Baker v. Coleman

Appellee sued appellant for breach of the following option to purchase five hundred shares of capital stock of National Air Lines, dated April 29, 1941:

"In accordance with your request, I am pleased to give you an option to purchase 500 shares of the common stock of National Airlines, Incorporated, at $7.50 a share provided you exercise this option at the same time I exercise the option I hold to purchase 100,000 shares of the common stock of this Company. "In any event, this option to you shall be wholly void and of no effect after April 1, 1944. It will be necessary for you to keep me advised by registered mail of any changes of address and in the event this is not done, your option will be void."

The declaration was in three counts. After alleging the option, the first count among other things, alleged that on or about December 15, 1943, the plaintiff gave defendant the following notice of his intention to exercise the option:

"Enclosed please find copy of letter to my agent Mr. Paul R. Scott of Miami, Fla. regarding my opinion on five hundred shares of Nat. Airlines Stock at ($7.50) seven dollars fifty cents per share issued to me by you as part of your option on ten thousand shares. Mr. Scott has in his possession my power of attorney giving him full and legal authority to act in my name. I hereby state it is my intention to exercise said option and that Mr. Scott has the right to act in my name." *Page 299

There was a demurrer and a motion for compulsory amendment to the declaration.
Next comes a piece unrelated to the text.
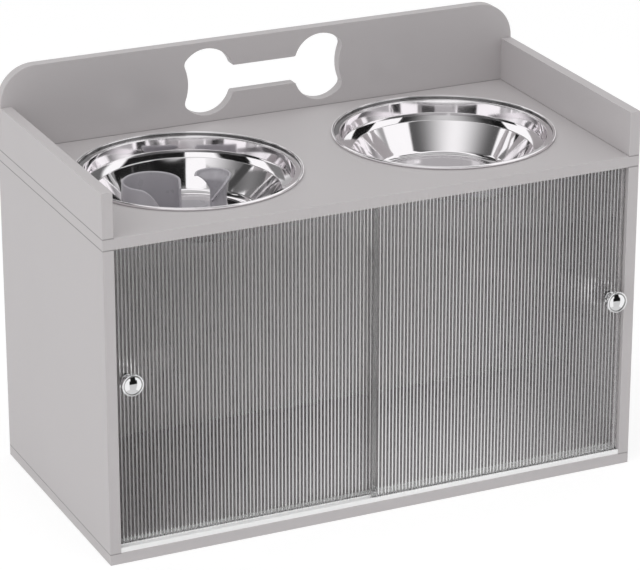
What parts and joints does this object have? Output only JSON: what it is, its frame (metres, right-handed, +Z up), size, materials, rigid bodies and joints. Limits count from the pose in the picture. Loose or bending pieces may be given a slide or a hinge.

A motion to strike the demurrer was denied, the demurrer was overruled, pleas were filed and the case was tried before the Court without a jury. A motion for directed verdict at the conclusion of the plaintiff's case was overruled, and final judgment was entered for the plaintiff, appellee here. This appeal was prosecuted from the final judgment.

Several questions are urged but the only question we feel impelled to answer is whether or not appellee exercised his option in the time and manner required by its terms. If this question requires an affirmative answer the stock should be delivered to him on payment of the price, otherwise his suit should be dismissed.

The lower court answered in the affirmative, apparently on the theory that the option was a continuing offer to sell subject to call at the discretion of appellee. The effect of this holding was to construe the transaction to be a bilateral agreement and any time appellee notified appellant that he was ready to exercise the option the stock should be delivered to the purchaser, the consideration to be forthcoming on receipt of the stock.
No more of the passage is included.